Thake has brought the same ambitions to this year’s Summer for the City festival, which begins on June 14 and features hundreds of free events. Under set designer Clint Ramos, the campus will be transformed into a breezy, beach-like setting, complete with pink flamingos, neon lights, a greenhouse structure, and (yes) a giant, disco-balled dance floor. The eight weeks of programming include a celebration of the 50th anniversary of hip-hop with performances from Rakim, Big Daddy Kane, and others. There will also be a Korean Arts Week, with indie rock, folk music, and films, and a nod to classical music with performances by the Mostly Mozart Festival Orchestra.
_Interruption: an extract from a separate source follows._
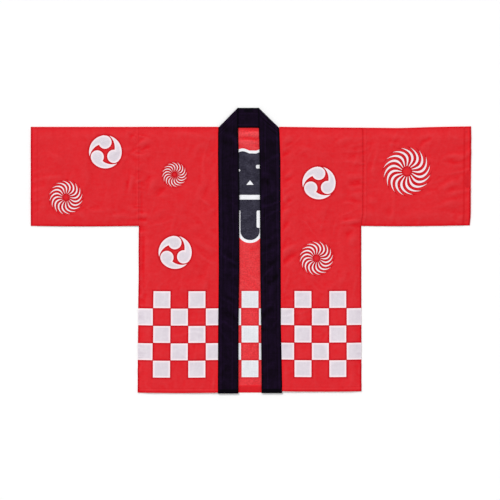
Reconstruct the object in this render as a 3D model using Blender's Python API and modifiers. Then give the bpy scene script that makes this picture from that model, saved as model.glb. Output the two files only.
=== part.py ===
# Happi coat, laid flat with its front up.
# Metres. +Z is up from the surface that the coat lies on, +Y runs from the hem to the neck,
# and the wearer's right side is at -X. The origin is on that surface, under the middle of the coat.
#
# The back panel and the lower layer of each sleeve lie flat. The fronts and the upper layer of each
# sleeve lie over them as one gently crowned layer, which comes down to the seams and the folds.

import math
from collections import namedtuple

import bmesh
import bpy
from mathutils import Vector

# Cut, as sewn
body_length = 0.800        # shoulder line to hem
body_width = 0.670         # side seam to side seam
sleeve_length = 0.328      # armhole seam to cuff
sleeve_depth = 0.298       # top fold to underarm seam
collar_width = 0.060       # the folded band
front_opening = 0.064      # between the two bands
neck_drop = 0.002          # the back neck seam lies below the shoulder line

# Cloth
cloth = 0.0012             # wall of the panels and sleeves
band = 0.0026              # the band's folded layers together
seam_gap = 0.0003          # between pieces sewn to each other
neck_ease = 0.0008         # the neck corners are cut back, clear of the folded band

# Lie of the upper layer
crown_height = 0.0043      # middle of its thickness, where it lies over the other layer
seam_roll = 0.035          # how far in from a seam or a fold it has risen to that
hem_settle = 0.0012        # how much lower it lies at the hem and the cuffs
settle_reach = 0.080

# Worked out
half_width = body_width / 2
cuff_x = half_width + sleeve_length
collar_inner = front_opening / 2
collar_outer = collar_inner + collar_width
overall_length = body_length - neck_drop + collar_width
hem_y = -overall_length / 2
shoulder_y = hem_y + body_length
underarm_y = shoulder_y - sleeve_depth
neck_seam_y = shoulder_y - neck_drop
seam_height = cloth * 1.5 + seam_gap

# The main folds in the upper layer. Each is a soft ridge, or a trough where its height is negative:
# its middle, the way it runs in degrees from +X, its length, its width and its height.
Fold = namedtuple("Fold", "x y turn length width height")
folds = [
    Fold(x=-0.324, y=0.302, turn=20, length=0.070, width=0.012, height=-0.0009),
    Fold(x=-0.318, y=0.276, turn=12, length=0.075, width=0.013, height=0.0009),
    Fold(x=-0.292, y=0.196, turn=66, length=0.095, width=0.013, height=0.0010),
    Fold(x=-0.266, y=0.176, turn=42, length=0.080, width=0.013, height=-0.0008),
    Fold(x=-0.326, y=0.104, turn=4, length=0.090, width=0.012, height=0.0010),
    Fold(x=-0.319, y=-0.040, turn=90, length=0.240, width=0.012, height=-0.0010),
    Fold(x=-0.200, y=0.348, turn=-3, length=0.160, width=0.013, height=0.0007),
    Fold(x=-0.395, y=0.205, turn=80, length=0.110, width=0.014, height=0.0008),
    Fold(x=-0.470, y=0.125, turn=6, length=0.160, width=0.015, height=-0.0006),
    Fold(x=-0.585, y=0.245, turn=-30, length=0.120, width=0.015, height=0.0008),
    Fold(x=0.121, y=0.002, turn=28, length=0.110, width=0.014, height=0.0014),
    Fold(x=0.116, y=-0.031, turn=40, length=0.100, width=0.013, height=-0.0010),
    Fold(x=0.306, y=0.088, turn=5, length=0.110, width=0.012, height=0.0014),
    Fold(x=0.315, y=0.033, turn=36, length=0.080, width=0.014, height=0.0012),
    Fold(x=0.277, y=0.327, turn=23, length=0.090, width=0.013, height=0.0008),
    Fold(x=0.318, y=0.196, turn=3, length=0.090, width=0.012, height=-0.0009),
    Fold(x=0.319, y=0.170, turn=16, length=0.090, width=0.013, height=0.0009),
    Fold(x=0.531, y=0.328, turn=34, length=0.090, width=0.013, height=-0.0010),
    Fold(x=0.615, y=0.279, turn=2, length=0.120, width=0.013, height=0.0008),
    Fold(x=0.600, y=0.195, turn=22, length=0.110, width=0.014, height=0.0009),
    Fold(x=0.600, y=0.138, turn=11, length=0.130, width=0.014, height=0.0007),
]

# Fineness of the faceted cloth
front_columns = 20
front_rows = 60
sleeve_sections = 24
sleeve_lower_steps = 6
sleeve_upper_steps = 22
sleeve_fold_steps = 4
band_fold_steps = 8

red = (0.73, 0.027, 0.034, 1.0)
near_black = (0.008, 0.004, 0.011, 1.0)


def smooth(amount):
    amount = max(0.0, min(1.0, amount))
    return amount * amount * (3 - 2 * amount)


# The upper layer

def distance_to_seam(x, y):
    # to the nearest shoulder line, side seam, top fold or underarm seam
    from_middle = abs(x)
    if from_middle > half_width:
        side = y - underarm_y
    elif y < underarm_y:
        side = half_width - from_middle
    else:
        side = math.hypot(half_width - from_middle, y - underarm_y)
    return max(0.0, min(shoulder_y - y, side))


def fold_height(x, y):
    # each fold fades out along its length and to twice its width on both sides
    total = 0.0
    for fold in folds:
        turn = math.radians(fold.turn)
        along = (x - fold.x) * math.cos(turn) + (y - fold.y) * math.sin(turn)
        across = (y - fold.y) * math.cos(turn) - (x - fold.x) * math.sin(turn)
        if abs(along) < fold.length / 2 and abs(across) < fold.width * 2:
            lengthwise = math.cos(math.pi * along / fold.length) ** 2
            sideways = math.cos(math.pi * across / (4 * fold.width)) ** 2
            total += fold.height * lengthwise * sideways
    return total


def upper_height(x, y):
    # the middle of the upper layer's thickness, above the surface
    risen = smooth(distance_to_seam(x, y) / seam_roll)
    clear_of_band = smooth((abs(x) - collar_outer) / settle_reach)
    edge = min(y - hem_y, cuff_x - abs(x))
    settled = hem_settle * (1 - smooth(edge / settle_reach)) * clear_of_band
    crown = crown_height - settled - seam_height
    return seam_height + risen * (crown + fold_height(x, y) * clear_of_band)


# Making meshes

def grid_object(name, columns, rows, place, closed=False, capped=False):
    # a grid whose corners are moved by place(column, row)
    grid = bmesh.new()
    bmesh.ops.create_grid(grid, x_segments=columns, y_segments=rows, size=0.5)
    for corner in grid.verts:
        column = round((corner.co.x + 0.5) * columns)
        row = round((corner.co.y + 0.5) * rows)
        corner.co = place(column, row)
    if closed:
        bmesh.ops.remove_doubles(grid, verts=grid.verts, dist=0.00001)
    if capped:
        bmesh.ops.holes_fill(grid, edges=grid.edges)
    bmesh.ops.recalc_face_normals(grid, faces=grid.faces)
    mesh = bpy.data.meshes.new(name)
    grid.to_mesh(mesh)
    grid.free()
    piece = bpy.data.objects.new(name, mesh)
    coat.objects.link(piece)
    return piece


def give_wall(piece, thickness):
    wall = piece.modifiers.new("wall", "SOLIDIFY")
    wall.thickness = thickness
    wall.offset = 0.0
    wall.use_even_offset = True
    wall.use_quality_normals = True


def dye(piece, colour, roughness):
    material = bpy.data.materials.new(piece.name + " cloth")
    material.use_nodes = True
    surface = material.node_tree.nodes["Principled BSDF"]
    surface.inputs["Base Color"].default_value = colour
    surface.inputs["Roughness"].default_value = roughness
    surface.inputs["Metallic"].default_value = 0.0
    piece.data.materials.append(material)


# The pieces

def make_back():
    # a flat panel: its outline, with the neck cut along the shoulder line, raised to its wall
    neck = collar_outer + neck_ease
    neck_y = neck_seam_y - seam_gap
    outline = [
        (-half_width, hem_y), (half_width, hem_y), (half_width, shoulder_y), (neck, shoulder_y),
        (neck, neck_y), (-neck, neck_y), (-neck, shoulder_y), (-half_width, shoulder_y),
    ]
    curve = bpy.data.curves.new("back outline", "CURVE")
    curve.dimensions = "2D"
    curve.fill_mode = "BOTH"
    curve.extrude = cloth / 2
    edge = curve.splines.new("POLY")
    edge.points.add(len(outline) - 1)
    for point, (x, y) in zip(edge.points, outline):
        point.co = (x, y, 0, 1)
    edge.use_cyclic_u = True
    piece = bpy.data.objects.new("back", curve)
    piece.location.z = cloth / 2
    coat.objects.link(piece)
    dye(piece, red, 0.8)


def make_front(name, side):
    def place(column, row):
        y = hem_y + body_length * row / front_rows
        neck_turn = smooth((y - (neck_seam_y - collar_width / 6)) / (collar_width / 6))
        inner = collar_outer + seam_gap + neck_ease * neck_turn
        x = side * (inner + (half_width - inner) * column / front_columns)
        return x, y, upper_height(x, y)

    piece = grid_object(name, front_columns, front_rows, place)
    give_wall(piece, cloth)
    dye(piece, red, 0.8)


def sleeve_ring(x):
    # the middle of the wall, once round: lower layer, top fold, upper layer, underarm fold
    radius = (seam_height - cloth / 2) / 2
    top = shoulder_y - cloth / 2 - radius
    under = underarm_y + cloth / 2 + radius
    ring = []
    for step in range(sleeve_lower_steps):
        ring.append((under + (top - under) * step / sleeve_lower_steps, cloth / 2))
    for step in range(sleeve_fold_steps):
        turn = math.pi * step / sleeve_fold_steps
        ring.append((top + radius * math.sin(turn), cloth / 2 + radius * (1 - math.cos(turn))))
    for step in range(sleeve_upper_steps):
        y = top + (under - top) * step / sleeve_upper_steps
        ring.append((y, seam_height if step == 0 else upper_height(x, y)))
    for step in range(sleeve_fold_steps):
        turn = math.pi * step / sleeve_fold_steps
        ring.append((under - radius * math.sin(turn), cloth / 2 + radius * (1 + math.cos(turn))))
    return ring


def make_sleeve(name, side):
    armhole_x = half_width + seam_gap
    steps_round = sleeve_lower_steps + sleeve_upper_steps + 2 * sleeve_fold_steps

    def place(column, row):
        x = side * (armhole_x + (cuff_x - armhole_x) * column / sleeve_sections)
        y, z = sleeve_ring(x)[row % steps_round]
        return x, y, z

    piece = grid_object(name, sleeve_sections, steps_round, place, closed=True)
    give_wall(piece, cloth)
    dye(piece, red, 0.8)


def band_sections():
    # Each section of the band is its seam edge, its free edge and the way its outside faces.
    # From the hem the band runs straight up the front, then folds over a 45 degree line, and its
    # lower half runs across the back neck. The fold's sections lie along that line.
    top_z = crown_height
    low_z = band / 2
    radius = (top_z - low_z) / 2
    shift = math.pi * radius / math.sqrt(2)
    along = Vector((-1, 1, 0)).normalized()
    outward = Vector((1, 1, 0)).normalized()
    up = Vector((0, 0, 1))
    start = Vector((collar_outer, neck_seam_y - shift, top_z - radius))
    half = [(Vector((collar_outer, hem_y, top_z)), Vector((collar_inner, hem_y, top_z)), up)]
    for step in range(band_fold_steps + 1):
        turn = math.pi * step / band_fold_steps
        facing = outward * math.sin(turn) + up * math.cos(turn)
        seam_edge = start + along * (radius * turn) + facing * radius
        free_edge = seam_edge + along * (collar_width * math.sqrt(2))
        half.append((seam_edge, free_edge, facing))
    other = [tuple(Vector((-part.x, part.y, part.z)) for part in section) for section in reversed(half)]
    return half + other


def make_collar():
    edge = 0.025
    profile = [
        (0.0, -0.4), (edge, -1.0), (1 - edge, -1.0), (1.0, -0.4),
        (1.0, 0.4), (1 - edge, 1.0), (edge, 1.0), (0.0, 0.4),
    ]
    sections = band_sections()

    def place(column, row):
        seam_edge, free_edge, facing = sections[column]
        across, height = profile[row % len(profile)]
        return seam_edge.lerp(free_edge, across) + facing * (height * band / 2)

    piece = grid_object("collar", len(sections) - 1, len(profile), place, closed=True, capped=True)
    dye(piece, near_black, 0.7)


for old in list(bpy.data.objects):
    bpy.data.objects.remove(old, do_unlink=True)
coat = bpy.data.collections.new("happi_coat")
bpy.context.scene.collection.children.link(coat)

make_back()
make_front("front_right", -1)
make_front("front_left", 1)
make_sleeve("sleeve_right", -1)
make_sleeve("sleeve_left", 1)
make_collar()
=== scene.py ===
import math

import bpy
import numpy as np
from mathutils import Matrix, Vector


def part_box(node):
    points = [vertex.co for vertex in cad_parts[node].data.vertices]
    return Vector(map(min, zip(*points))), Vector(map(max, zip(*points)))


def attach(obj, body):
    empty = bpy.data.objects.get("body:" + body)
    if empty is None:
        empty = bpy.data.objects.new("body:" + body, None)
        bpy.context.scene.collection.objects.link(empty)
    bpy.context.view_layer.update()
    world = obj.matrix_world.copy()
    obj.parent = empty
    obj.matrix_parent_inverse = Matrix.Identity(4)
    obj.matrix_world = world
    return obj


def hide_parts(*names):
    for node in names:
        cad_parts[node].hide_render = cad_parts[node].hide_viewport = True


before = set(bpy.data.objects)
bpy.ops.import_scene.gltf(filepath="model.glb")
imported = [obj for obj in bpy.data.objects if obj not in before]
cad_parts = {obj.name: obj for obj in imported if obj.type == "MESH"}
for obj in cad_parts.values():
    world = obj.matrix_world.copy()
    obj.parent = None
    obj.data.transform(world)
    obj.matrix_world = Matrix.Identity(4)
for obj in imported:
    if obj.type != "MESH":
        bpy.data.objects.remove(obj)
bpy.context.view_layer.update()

# Happi coat laid flat, front up: red printed cotton with a near-black collar band.
# Metres, +Y towards the neck, the wearer's right at -X.
# u and v are places on the flat cut: u as x, v down from the shoulder line.

print("stage: sizes from the frame")

backLow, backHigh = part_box("back")
sleeveLow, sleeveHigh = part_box("sleeve_left")
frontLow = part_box("front_left")[0]
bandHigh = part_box("collar")[1]

halfWidth = backHigh.x
hemY = backLow.y
shoulderY = backHigh.y
bodyLength = shoulderY - hemY
cuffX = sleeveHigh.x
underarmY = sleeveLow.y
sleeveDepth = shoulderY - underarmY
seamGap = 0.0003
bandOuter = frontLow.x - seamGap
bandWidth = 0.060
bandInner = bandOuter - bandWidth
neckDrop = shoulderY + bandWidth - bandHigh.y

cloth = {
    "thickness": 0.0005,
    "rest": 0.0003,          # middle of the lowest layer above the floor
    "onBack": 0.0009,        # the lowest that cloth on top of that layer can lie
    "seamHeight": 0.0021,    # middle of the upper layer beside a seam
    "crown": 0.0043,         # and away from one
    "roll": 0.035,
    "settle": 0.0010,
    "settleReach": 0.080,
    "hemTurn": 0.00035,      # radius of a hem's fold
    "stitchDip": 0.00055,    # how far a row of stitches pulls the cloth in
    "edgeRoll": 0.0016,      # reach of the rounding at a seam
    "edgeDrop": 0.0008,
    "armholeRoll": 0.0040,   # the same where a sleeve is sewn in
    "armholeDrop": 0.0020,
    "sewnGap": 0.00005,      # between two pieces that are sewn edge to edge
    "creases": 1.3,          # how deep all the creases are
    "lean": 0.3,             # how much steeper a crease's one flank is
    "crumple": 1.5,          # how deep the small crumpling is
}


# Flat coordinates for a grid: even steps, and closer lines where a seam, fold or stitch line runs.
def gridLines(start, end, step, fine=()):
    lines = list(np.linspace(start, end, max(2, round(abs(end - start) / step) + 1)))
    for place, reach, spacing in fine:
        lines = [line for line in lines if abs(line - place) > reach + spacing]
        lines += list(np.arange(place - reach, place + reach + spacing / 2, spacing))
    low, high = min(start, end), max(start, end)
    lines = sorted(line for line in lines if low < line < high)
    return np.array([low] + [line for line in lines if low + 1e-5 < line < high - 1e-5] + [high])


# Reach and spacing of the closer lines at a seam, and along a hem's stitches and round its fold.
seamLines = (0.0018, 0.0003)


def hemLines(edge, stitch):
    return [(edge - stitch, 0.0024, 0.0006), (edge + 0.0005, 0.001, 0.0002)]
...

In July, David Geffen Hall will also host the New York City premiere of an Octavia E. Butler’s Parable of the Sower, an opera by Toshi Reagon and Bernice Jonson Reagon based on the Afrofuturist author’s classic sci-fi novel. Six years in the making, the opera hits the stage just in time for the novel’s 30th anniversary. Set in 2024, Parable of the Sower explores a world wrecked by climate change, anxieties about the future, and social inequality that feels all too familiar.



Nevertheless, the majority of Lincoln Center’s programming is uplifting and inclusive. “It’s really very important to us to be a civic cultural hub for New York City—indoors, outdoors, year-round,” Thake said. “We are a place where New Yorkers feel at home.”